Among the people present was the Chief Rabbi Salomón Ben Hamú, survivors of the Holocaust, as well as ambassadors and numerous diplomatic delegations and communities.
The adhesions included greetings from Vaclav Havel, President of the Czech Republic; Cardinal Angelo Sodano, Vatican’s State Secretary; Kofi Annan, UN Secretary General; Anibal Ibarra, Mayor of the city of Buenos Aires and Andrés Delich, the Argentine Secretary of Education.

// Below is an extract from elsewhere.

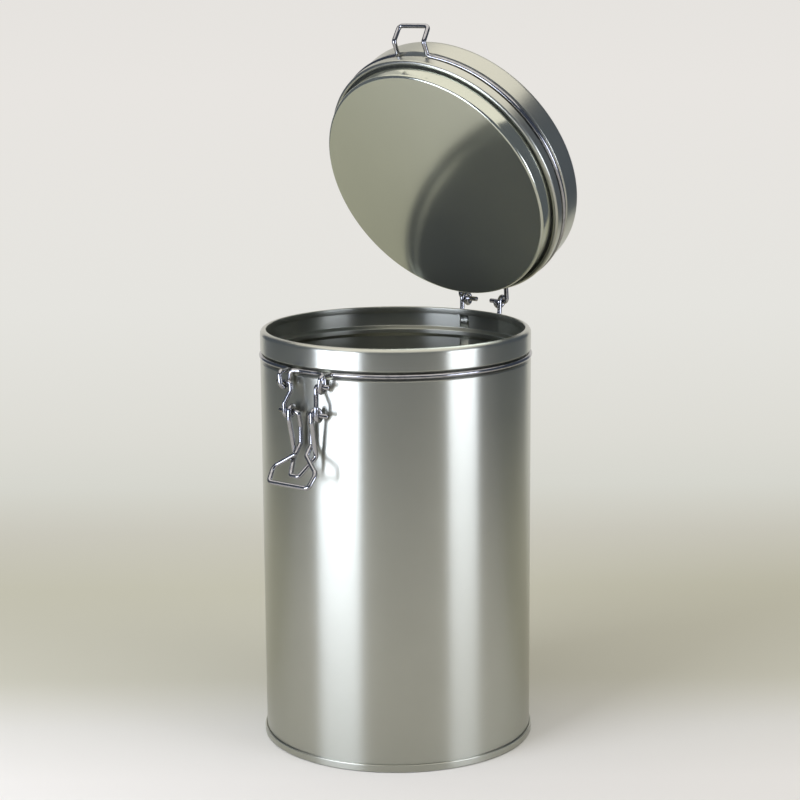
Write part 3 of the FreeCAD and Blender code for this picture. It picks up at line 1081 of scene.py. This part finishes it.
# ---- clip ----
@dataclass
class Clip(SubAssembly):
    """The wire lever that hangs in the eyes and the bail it carries."""

    lever_x: float = 6.3
    lever_peg: float = 12.7
    coil_x: float = 7.9
    coil_turn: float = 2.3
    shoulder: tuple[float, float, float] = (5.3, -0.6, 16.5)
    tip: tuple[float, float, float] = (2.0, 6.0, 23.5)
    rod_end: float = 11.9
    bail_x: float = 2.7
    bail_in: float = 1.3
    bail_upper: float = 5.5
    bail_lower: float = 12.1
    neck_out: float = 2.0
    neck_drop: float = 16.0
    bell_x: float = 10.6
    bell_run: float = 6.5
    bell_length: float = 12.9
    bar_x: float = 9.8
    bell_lean: float = 37.0

    def below(self, place: tuple[float, float, float]) -> Vector:
        """A point given as x, distance outside and distance below the bail axis."""
        y, z = self.tin.bail_axis
        return Vector((place[0], y - place[1], z - place[2]))

    def build_lever(self) -> bpy.types.Object:
        """Bend the lever: pegs in the eyes, a coil each side, a finger tip.

        Returns:
            The lever, hanging.
        """
        tin = self.tin
        y, z = tin.bail_axis
        lever_y, lever_z = tin.lever_axis
        out, inside = y - tin.loop, y + tin.loop
        high, low = z + tin.loop, z - tin.loop
        inner_x = self.coil_x - self.coil_turn
        turn = tin.coil(
            inner_x,
            self.coil_turn,
            [(out, high), (inside, high), (inside, low), (out, low), (out, high + tin.short)],
        )
        tip = self.below(self.tip)
        path = WirePath(Vector((0, tip.y, tip.z)))
        path.run(
            [
                Bend(tip, tin.short),
                Bend(self.below(self.shoulder), tin.bend),
                Bend(Vector((inner_x, out, low - tin.short)), 2 * tin.bend),
                *(Bend(corner, tin.tight) for corner in turn[:-1]),
                Bend(turn[-1], tin.bend),
                Bend(Vector((self.lever_x, lever_y, lever_z - 2 * tin.bend)), tin.bend),
                Bend(Vector((self.lever_x, lever_y, lever_z)), tin.short),
                Bend(Vector((self.lever_peg, lever_y, lever_z))),
            ]
        )
        return wire_piece("clip_lever_wire", path.both_sides(), tin.wire)

    def build_bail(self) -> bpy.types.Object:
        """Bend the bail: a rod through the coils, legs and a bell-shaped loop.

        Returns:
            The bail, hanging.
        """
        tin = self.tin
        lean = math.radians(self.bell_lean)
        along = Vector((0, -math.sin(lean), -math.cos(lean)))
        neck = self.below((self.bail_x, self.neck_out, self.neck_drop))
        bar = neck + along * self.bell_length
        wide = neck + along * self.bell_run
        path = WirePath(Vector((0, bar.y, bar.z)))
        path.run(
            [
                Bend(Vector((self.bar_x, bar.y, bar.z)), tin.bend),
                Bend(Vector((self.bell_x, wide.y, wide.z)), 2 * tin.bend),
                Bend(neck, tin.short),
                Bend(self.below((self.bail_x, -self.bail_in, self.bail_lower)), tin.bend),
                Bend(self.below((self.bail_x, -self.bail_in, self.bail_upper)), tin.bend),
                Bend(self.below((self.bail_x, 0, 0)), tin.short),
                Bend(self.below((self.rod_end, 0, 0))),
            ]
        )
        return wire_piece("clip_bail_wire", path.both_sides(), tin.wire)

    def build(self, wire: bpy.types.Material) -> None:
        """Build and dress the clip's pieces.

        Args:
            wire: The plated wire finish.
        """
        self.keep(self.build_lever(), "clip_lever", Body.LEVER, Slot.STEEL_WIRE, wire)
        self.keep(self.build_bail(), "clip_bail", Body.BAIL, Slot.STEEL_WIRE, wire)


# ---- studio ----
@dataclass(frozen=True)
class SoftBox:
    """A soft rectangular lamp that stands round the can and faces its axis.

    Azimuth is in degrees from the camera's direction, positive to its right;
    reach is the distance from the axis, middle, width and height are in mm.
    """

    name: str
    azimuth: float
    reach: float
    middle: float
    width: float
    height: float
    watts: float
    colour: str


@dataclass
class Studio:
    """Pale sheet, soft lamps, room tone and the camera.

    Places are given as seen from the camera's side of the can: right, back
    and up from the centre of the base, in mm.
    """

    azimuth: float = 38.0
    distance: float = 841.6
    camera_height: float = 305.8
    pitch: float = 11.34
    yaw: float = 0.11
    roll: float = -0.4
    lens: float = 96.2
    sheet_half: float = 480.0
    sheet_front: float = 520.0
    sheet_back: float = 520.0
    sheet_bend: float = 260.0
    sheet_top: float = 900.0
    sheet_gap: float = 0.15
    glow_from: float = 80.0
    glow_full: float = 450.0
    lamp_aim: float = 80.0
    room_tone: str = "#525a67"
    backdrop: str = "#dedcd8"
    lamps: tuple[SoftBox, ...] = (
        SoftBox("soft_box_left", -48, 620, 165, 410, 310, 3.3, "#e4ebff"),
        SoftBox("soft_box_right", 56, 800, 165, 370, 310, 2.3, "#e9eeff"),
        SoftBox("soft_box_above", 0, 50, 1500, 2600, 2600, 29.0, "#fff8ee"),
    )
    # The sheet's colour by how far back and then up it has travelled. The darker band from about 60
    # to 310 mm behind the can is painted shade, standing for the light's falloff there.
    tones_with_painted_shade: tuple[tuple[float, str], ...] = (
        (-520, "#e6e3da"),
        (-60, "#e5e2da"),
        (0, "#dbd9d0"),
        (60, "#cac8b7"),
        (200, "#c8c6b3"),
        (310, "#cdcbbf"),
        (420, "#d6d6ce"),
        (560, "#dddcd5"),
        (760, "#e5e4df"),
        (1000, "#e8e5e1"),
        (1350, "#dedcd8"),
    )

    def spot(self, right: float, back: float, up: float) -> Vector:
        """Turn a place given from the camera's side into the frame.

        Args:
            right: Distance to the right in mm.
            back: Distance away from the camera in mm.
            up: Height in mm.

        Returns:
            The place in metres.
        """
        turn = math.radians(self.azimuth)
        x = right * math.cos(turn) - back * math.sin(turn)
        y = right * math.sin(turn) + back * math.cos(turn)
        return Vector((x, y, up)) * MM

    def add_camera(self) -> None:
        """Create the camera and make it the scene's own."""
        data = bpy.data.cameras.new("studio_camera")
        data.sensor_width = 36.0
        data.lens = self.lens
        data.clip_start = 0.01
        data.clip_end = 20.0
        camera = bpy.data.objects.new("studio_camera", data)
        bpy.context.scene.collection.objects.link(camera)
        pitch, yaw, roll = (math.radians(v) for v in (self.pitch, self.yaw, self.roll))
        ahead = self.spot(
            math.sin(yaw) * math.cos(pitch) / MM,
            math.cos(yaw) * math.cos(pitch) / MM,
            -math.sin(pitch) / MM,
        ).normalized()
        right = self.spot(math.cos(yaw) / MM, -math.sin(yaw) / MM, 0).normalized()
        up = right.cross(ahead)
        rolled_right = right * math.cos(roll) + up * math.sin(roll)
        rolled_up = rolled_right.cross(ahead)
        basis = Matrix((rolled_right, rolled_up, -ahead)).transposed().to_4x4()
        place = self.spot(0, -self.distance, self.camera_height)
        camera.matrix_world = Matrix.Translation(place) @ basis
        bpy.context.scene.camera = camera

    def add_sheet(self) -> None:
        """Lay the pale paper sheet that sweeps up behind the can."""
        mesh = bmesh.new()
        ends = [
            mesh.verts.new(self.spot(side * self.sheet_half, -self.sheet_front, -self.sheet_gap))
            for side in (-1, 1)
        ]
        front = mesh.edges.new(ends)
        grown = bmesh.ops.extrude_edge_only(mesh, edges=[front])
        moved = [item for item in grown["geom"] if isinstance(item, bmesh.types.BMVert)]
        across = self.spot(0, self.sheet_front + self.sheet_back, 0) - self.spot(0, 0, 0)
        bmesh.ops.translate(mesh, vec=across, verts=moved)
        far = [item for item in grown["geom"] if isinstance(item, bmesh.types.BMEdge)]
        far = [edge for edge in far if all(vert in moved for vert in edge.verts)]
        swept = bmesh.ops.spin(
            mesh,
            geom=far,
            cent=self.spot(0, self.sheet_back, self.sheet_bend),
            axis=self.spot(1, 0, 0).normalized(),
            dvec=(0, 0, 0),
            angle=math.radians(90),
            steps=24,
        )
        top = [item for item in swept["geom_last"] if isinstance(item, bmesh.types.BMEdge)]
        raised = bmesh.ops.extrude_edge_only(mesh, edges=top)
        verts = [item for item in raised["geom"] if isinstance(item, bmesh.types.BMVert)]
        bmesh.ops.translate(mesh, vec=(0, 0, self.sheet_top * MM), verts=verts)
        bmesh.ops.recalc_face_normals(mesh, faces=mesh.faces[:])
        sheet = keep_piece(mesh, "paper_sweep")
        dress(sheet, self.sheet_material())

    def sheet_material(self) -> bpy.types.Material:
        """Make matt paper that keeps shadows near the can and glows behind it, with a band of
        painted shade just behind the can.

        Returns:
            The paper, whose glow shows in the camera and in reflections alone.
        """
        material, tree = fresh_material("matt background paper")
        place = add_node(tree, "ShaderNodeTexCoord")
        turned = add_node(
            tree,
            "ShaderNodeMapping",
            inputs={
                "Vector": place.outputs["Object"],
                "Rotation": (0, 0, -math.radians(self.azimuth)),
            },
        )
        parts = add_node(tree, "ShaderNodeSeparateXYZ", inputs={"Vector": turned.outputs["Vector"]})
        travelled = add_node(
            tree,
            "ShaderNodeMath",
            settings={"operation": "ADD"},
            inputs={0: parts.outputs["Y"], 1: parts.outputs["Z"]},
        )
        along = add_node(
            tree,
            "ShaderNodeMapRange",
            inputs={
                "Value": travelled.outputs[0],
                "From Min": self.tones_with_painted_shade[0][0] * MM,
                "From Max": self.tones_with_painted_shade[-1][0] * MM,
            },
        )
        # Colour ramp with painted shade: its darker band behind the can stands for the light's
        # falloff, both in the paper's colour and in its glow.
        glow = add_node(tree, "ShaderNodeValToRGB", inputs={"Fac": along.outputs["Result"]})
        (start, nearest), *between, (end, farthest) = self.tones_with_painted_shade
        stops = glow.color_ramp.elements
        stops[0].color = linear(nearest)
        stops[-1].color = linear(farthest)
        for travel, colour in between:
            stops.new((travel - start) / (end - start)).color = linear(colour)
        paper = add_node(
            tree, "ShaderNodeBsdfDiffuse", inputs={"Color": glow.outputs["Color"], "Roughness": 0.6}
        )
        emitter = add_node(
            tree, "ShaderNodeEmission", inputs={"Color": glow.outputs["Color"], "Strength": 1.0}
        )
        rays = add_node(tree, "ShaderNodeLightPath")
        seen = add_node(
            tree,
            "ShaderNodeMath",
            settings={"operation": "MAXIMUM"},
            inputs={0: rays.outputs["Is Camera Ray"], 1: rays.outputs["Is Glossy Ray"]},
        )
        blend = add_node(
            tree,
            "ShaderNodeMapRange",
            settings={"interpolation_type": "SMOOTHSTEP"},
            inputs={
                "Value": travelled.outputs[0],
                "From Min": self.glow_from * MM,
                "From Max": self.glow_full * MM,
            },
        )
        share = add_node(
            tree,
            "ShaderNodeMath",
            settings={"operation": "MULTIPLY"},
            inputs={0: seen.outputs[0], 1: blend.outputs["Result"]},
        )
        mixed = add_node(
            tree,
            "ShaderNodeMixShader",
            inputs={0: share.outputs[0], 1: paper.outputs["BSDF"], 2: emitter.outputs["Emission"]},
        )
        add_node(tree, "ShaderNodeOutputMaterial", inputs={"Surface": mixed.outputs["Shader"]})
        return material

    def add_lamp(self, box: SoftBox) -> None:
        """Stand one soft box round the can.

        Args:
            box: The lamp's place, size and light.
        """
        data = bpy.data.lights.new(box.name, "AREA")
        data.shape = "RECTANGLE"
        data.size, data.size_y = box.width * MM, box.height * MM
        data.energy = box.watts
        data.color = linear(box.colour)[:3]
        lamp = bpy.data.objects.new(box.name, data)
        bpy.context.scene.collection.objects.link(lamp)
        lamp.visible_camera = False
        turn = math.radians(box.azimuth)
        place = self.spot(box.reach * math.sin(turn), -box.reach * math.cos(turn), box.middle)
        facing = (Vector((0, 0, self.lamp_aim * MM)) - place).normalized()
        aimed = facing.to_track_quat("-Z", "Y").to_matrix().to_4x4()
        lamp.matrix_world = Matrix.Translation(place) @ aimed

    def add_room(self) -> None:
        """Show the camera a pale world and everything else a dim room."""
        world = bpy.data.worlds.new("studio_room")
        world.use_nodes = True
        tree = world.node_tree
        tree.nodes.clear()
        rays = add_node(tree, "ShaderNodeLightPath")
        tone = add_node(
            tree,
            "ShaderNodeMix",
            settings={"data_type": "RGBA"},
            inputs={
                "Factor": rays.outputs["Is Camera Ray"],
                MIX_FIRST: linear(self.room_tone),
                MIX_SECOND: linear(self.backdrop),
            },
        )
        room = add_node(
            tree,
            "ShaderNodeBackground",
            inputs={"Color": tone.outputs[MIX_RESULT], "Strength": 1.0},
        )
        add_node(tree, "ShaderNodeOutputWorld", inputs={"Surface": room.outputs["Background"]})
        bpy.context.scene.world = world

    def build(self) -> None:
        """Set up the whole studio."""
        self.add_camera()
        self.add_sheet()
        self.add_room()
        for box in self.lamps:
            self.add_lamp(box)
        bpy.context.scene.view_settings.view_transform = "Standard"


# ---- main ----
def main() -> None:
    """Load the frame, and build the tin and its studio."""
    logging.basicConfig(level=logging.INFO, format="%(name)s: %(message)s")
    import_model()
    tin = Tin()
    Studio().build()

    lid_turn = (math.radians(tin.lid_open), 0.0, 0.0)
    wall_sheet = TinplateFinish("satin tinplate, grain round the can").make()
    cap_sheet = TinplateFinish(
        "satin tinplate, grain across the lid", grain_turn=lid_turn, around=False
    ).make()
    plug_sheet = TinplateFinish(
        "bright tinplate of the plug",
        colour="#c2c5b6",
        dulled="#bbbeb0",
        roughness=0.13,
        bare=0.88,
        grain_turn=lid_turn,
        around=False,
    ).make()
    wire = PlatedWireFinish().make()

    Can(tin).build(wall_sheet, wire)
    Lid(tin).build(cap_sheet, plug_sheet, wire)
    Clip(tin).build(wire)


if __name__ == "__main__":
    main()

In his letter, President Havel, honorary member of the IRWF points out:
‘Allow me join you in remembering Jan Karski. The memory of the victims of the Holocaust and all those who tried to prevent its horrors, reminds us that every expression of hatred towards minorities tends to be the beginning of an attack on the fundamentals of basic humanity itself.’
Minister Delich wrote:
‘The stories of life of Jan Karski and Jack Fuchs allow us to remember not only tragedy but also heroism and dignity. This memory must turn itself into a daily commitment and a critic to prejudices, stereotypes and fallacies. To remember means to understand the present in the light of what has happened and thus, to prevent and to prepare us for the future.’
Dr. Ibarra, Mayor of the city of Buenos Aires, pointed out in his adhesion that
”We are aware of the great historical and educational importance in paying tribute and remembering those who resisted and condemned the terrible crimes committed by Nazism, as a way of preventing its repetition in the present and in the future.”